A strong REST API testing strategy starts by aligning test goals with product and business requirements, then mapping all endpoints and their expected behaviors. Test design should include functional, security, performance, and negative scenarios to cover both normal and edge‑case behaviors.

Consistent naming for test cases, clear data management practices, and automated execution help teams scale coverage over time. Regularly reviewing results and updating tests as the API evolves keeps the test suite relevant and prevents blind spots as new features and versions are introduced.

Step‑by‑Step REST API Testing Approach

Effective REST API testing typically follows a structured process. Teams begin by studying API documentation to understand each endpoint’s purpose, input parameters, response formats, and expected status codes. They then configure a stable test environment that mirrors production, including servers, databases, and authentication mechanisms.

Next, they define test scenarios across functional, boundary, and error conditions, and prepare representative test data that covers realistic values and edge cases. Using tools or automated scripts, testers execute API calls, validate responses (codes, headers, payloads, timing), and automate regression checks within CI pipelines to catch issues early.

Types of REST API Tests

Multiple test types work together to ensure API quality. Unit testing validates individual components or handlers within the API codebase. Integration testing checks how the API interacts with databases, queues, and external services to ensure data flows correctly across boundaries.

Functional testing verifies that endpoints meet business requirements, while performance testing measures response times, throughput, and scalability under varying loads. Security testing focuses on vulnerabilities around authentication, authorization, and data exposure, and usability‑oriented tests evaluate how easily developers and consumers can work with the API.
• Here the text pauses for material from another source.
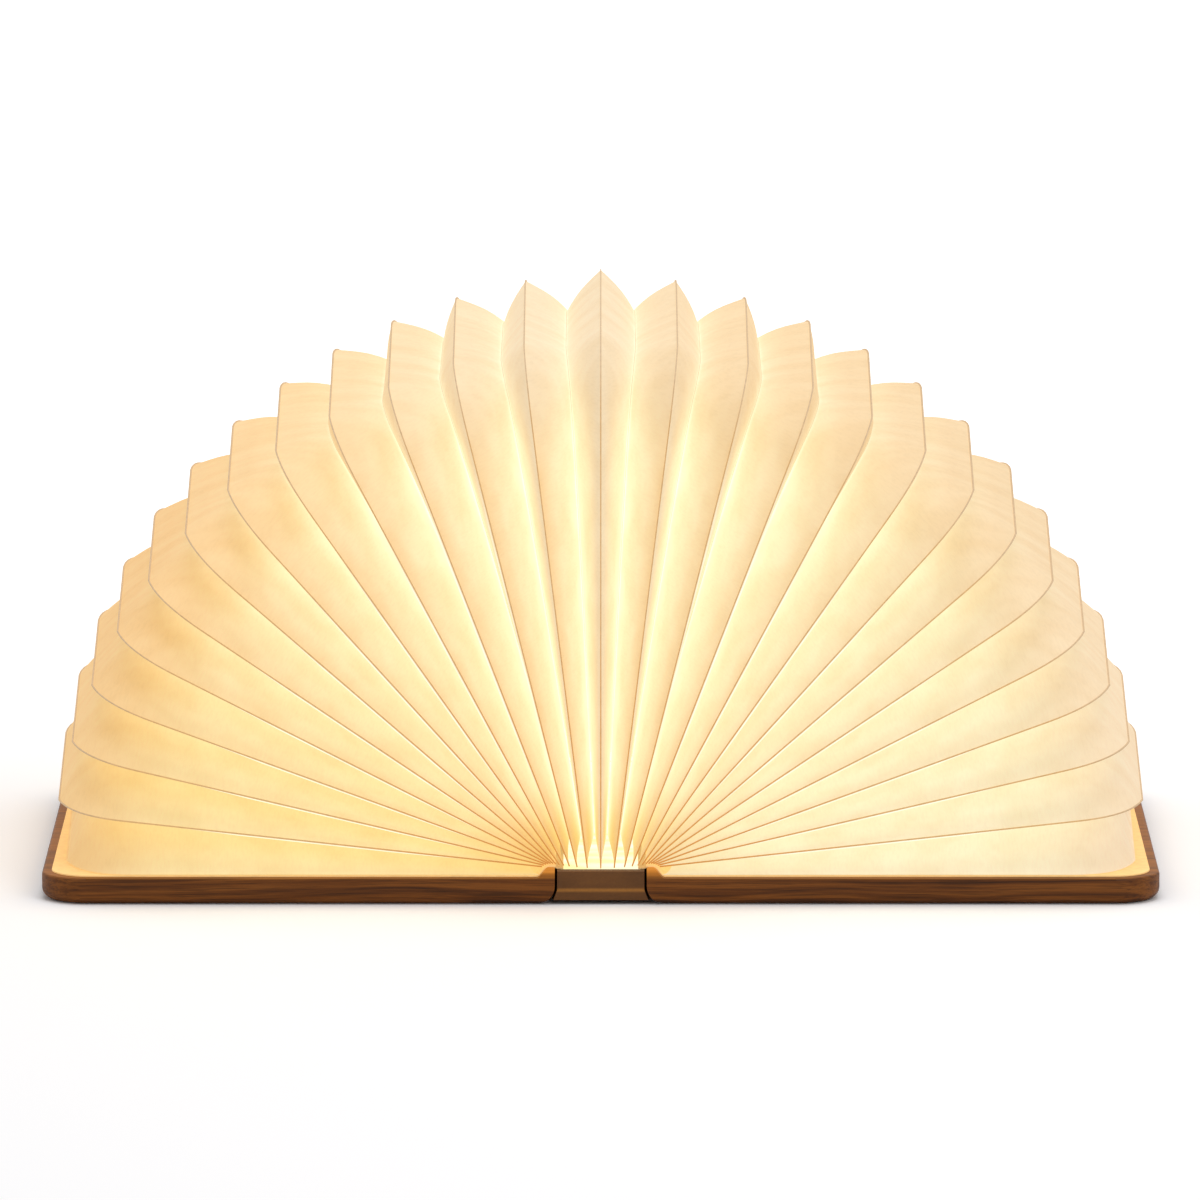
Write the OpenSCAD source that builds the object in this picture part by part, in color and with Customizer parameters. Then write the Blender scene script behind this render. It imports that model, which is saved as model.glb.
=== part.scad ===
// Folding book lamp, opened flat to a half circle of pleated paper.
// Origin: middle of the footprint, on the surface that the covers lie on.
// X runs across the open covers, Y runs along the spine, Z is up.

/* [Covers] */
// Length of each wooden cover, spine end to outer edge
cover_w = 167.6; // [150:0.1:185]
// Depth of each cover along the spine
cover_d = 215; // [180:1:240]
// Thickness of the wooden board
cover_t = 8.6; // [8:0.1:10]
// Plan radius of the two outer corners
cover_corner_r = 15; // [10:1:20]
// Rounding of the lower edge, front, outer side and back
cover_low_r = 3.5; // [2:0.1:4]
// Rounding of the upper edge
cover_top_r = 1; // [0.6:0.1:1.5]
// Rounding of the lower edge at the spine
cover_heel_r = 6; // [4:0.1:7]
// Height of the raised lip at the spine, over the board
lip_h = 3.3; // [2:0.1:3.5]
// Width of the lip's flat top
lip_flat = 2; // [1.5:0.1:3]
// Length of the lip's slope down to the board
lip_slope = 4; // [3:0.1:6]

/* [Spine] */
// Width of the spine between the covers
spine_w = 28.4; // [27:0.1:32]
// Width across the flared foot of the spine
spine_foot_w = 31; // [30:0.1:33]
// Height of the spine's body
spine_h = 9.8; // [9.4:0.1:11]
// Height of the flared foot
spine_foot_h = 3.3; // [2.5:0.1:4]
// Space between the spine and the surface below it
spine_lift = 1.3; // [1:0.1:2]
// How much shorter the spine is than the covers, at each end
spine_inset = 1; // [0:0.1:3]
// Gap between the spine's side and the cover's end
spine_gap = 0.8; // [0.6:0.1:1.5]
// Thickness of each end cap
cap_t = 2.5; // [2:0.1:4]
// Wall and floor of the channel
channel_wall = 1.2; // [1:0.1:1.5]
// Length of the plug on each end cap
plug_l = 6; // [4:0.5:10]
// Clearance round the plugs
plug_gap = 0.1; // [0.05:0.05:0.3]

/* [Light] */
// Thickness of the light board
light_board_t = 1; // [0.8:0.1:1.2]
// Number of light chips
led_count = 24; // [8:1:24]
// Side of a light chip
led_side = 2.8; // [2:0.1:3.5]
// Height of a light chip
led_h = 0.7; // [0.5:0.1:0.8]
// Thickness of the frosted strip
diffuser_t = 1; // [0.8:0.1:1.2]
// Thickness of the battery
battery_t = 4.4; // [3:0.1:4.6]
// Width of the battery
battery_w = 20; // [14:0.5:20.5]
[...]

Overcoming Common REST API Testing Challenges

REST APIs often involve complex JSON payloads, dynamic fields, and chained requests, which can make it difficult to cover all possible data paths. Structured data models and well‑designed scenarios help teams validate relationships and behaviors without losing track of nested structures.

Dependencies on databases, third‑party services, and internal systems introduce instability and slow feedback when those systems are unavailable. Service virtualization and mocking tools (such as WireMock‑style approaches) decouple tests from external dependencies, enabling consistent, repeatable runs.

Managing many parameter combinations and versions is another challenge; missing or invalid parameters can cause failures or security issues. Contract testing and automated regression suites reduce the risk from evolving endpoints by validating compatibility as APIs change.

Modern teams rely on a blend of manual and automated API testing tools. Postman is widely used to design and send API requests, organize collections, and add assertions around status codes, headers, and payloads, with strong support for automation and CI/CD integration. SoapUI and its commercial extensions provide deep functional, load, and security testing capabilities for REST and SOAP APIs.

Apache JMeter is a well‑known open‑source tool for load and performance testing, simulating high traffic and measuring latency, throughput, and resource usage for REST endpoints. Rest Assured offers a Java‑based library for automating REST API tests in code, and platforms such as Katalon Studio or similar tools provide UI‑driven automation, reporting, and CI integration for API testing workflows.

AI is reshaping REST API testing by automating repetitive work and improving coverage. AI‑driven test case generation tools can analyze API contracts, logs, and production traffic to propose new scenarios, including edge cases that teams might otherwise miss. Self‑healing test suites use AI to adapt when endpoints or payloads change, reducing brittle failures and maintenance overhead.

Risk‑based analytics use historical defects, code changes, and runtime metrics to highlight high‑risk endpoints, helping teams prioritize limited testing time where it matters most. AI is also being applied to generate realistic, privacy‑aware test data and to orchestrate smarter regression runs for microservices, running only the most relevant tests per deployment while preserving confidence in releases.

The Role of Expert Partners in API Quality

As architectures grow more distributed and API traffic becomes mission‑critical, many organizations turn to specialized QA providers to strengthen their testing practices. Expert teams offer structured strategies, automation frameworks, performance and security testing, and CI/CD integration tailored to each product’s complexity and regulatory needs.

By combining internal domain knowledge with external testing expertise, companies can reduce production incidents, ship features faster, and maintain consistent API reliability across channels and client applications.